Compressor noise after retrofit: Re-check oil type/quantity and contamination history; severe cases may require compressor service.

Best Practices for Reliable Performance

For consistent, repeatable A/C performance after an R12 to R134a conversion, focus on process quality more than shortcut charging. Use clean tools, prevent moisture ingress, replace suspect elastomers, and document readings under known test conditions. A careful retrofit can deliver very usable cooling in older vehicles, especially when condenser condition and airflow are good.

In hotter climates, a condenser upgrade may improve performance further, particularly in vehicles with marginal factory condenser capacity. This is highly application-dependent but can be a practical improvement where vent temperatures remain higher than expected despite correct charge and healthy compressor operation.

Legal, Environmental, and Safety Notes

Always follow applicable laws for refrigerant recovery and handling in your region.

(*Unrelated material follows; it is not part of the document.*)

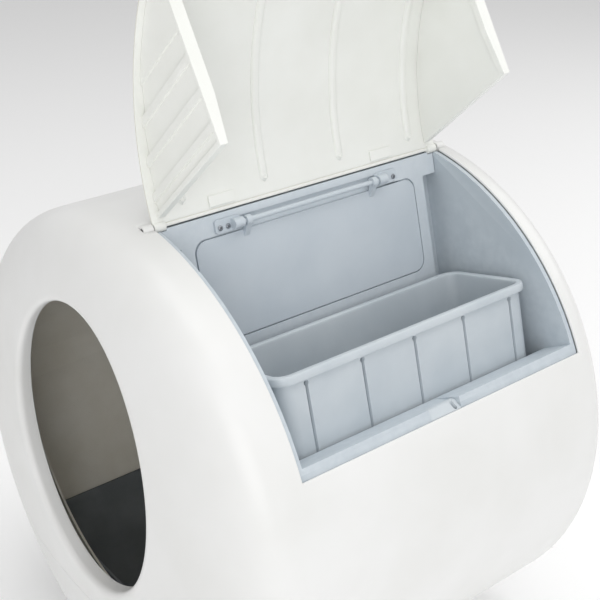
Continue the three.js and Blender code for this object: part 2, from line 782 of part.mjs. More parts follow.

Venting refrigerant to atmosphere is prohibited in many jurisdictions. Use proper personal protective equipment, avoid skin/eye exposure to refrigerant, and never pressure-test with oxygen or compressed air mixtures that create combustion risk. Use approved, compatible tools and procedures for refrigerant service.

FAQ: R12 to R134a Conversion Calculator and Retrofit

How much R134a equals 2 pounds of R12?

Two pounds of R12 equals 32 ounces. At 85%, the estimated R134a charge is about 27.2 ounces. Typical range would be 25.6 to 28.8 ounces.

Is 85% always the correct conversion ratio?

No single number fits every vehicle. 85% is a practical starting point for many retrofits, but final settings depend on system design and measured performance.

Can I convert without replacing the drier or accumulator?

It is strongly recommended to replace it when the system has been opened or when component age is unknown. Moisture control is critical for A/C reliability.

Do I need to replace every hose?

Not always. Condition, leak history, and hose type matter. Replace any hose that is damaged, leaking, or incompatible with your retrofit plan.

Why does cooling drop at very high ambient temperatures?

High thermal load and condenser limitations can reduce performance. Verify airflow and head pressure, and consider condenser upgrades if needed.

Should I rely on a recharge can gauge?

No. For proper conversion and charge accuracy, use manifold gauges and charge by weight with a scale.

Final Takeaway

The best approach to an R12 to R134a conversion is simple: calculate a realistic charge target, service the system completely, evacuate properly, charge by weight, and verify with pressure and vent temperature. The calculator on this page gives you a fast, practical starting point, while the guide helps you avoid the most common retrofit mistakes.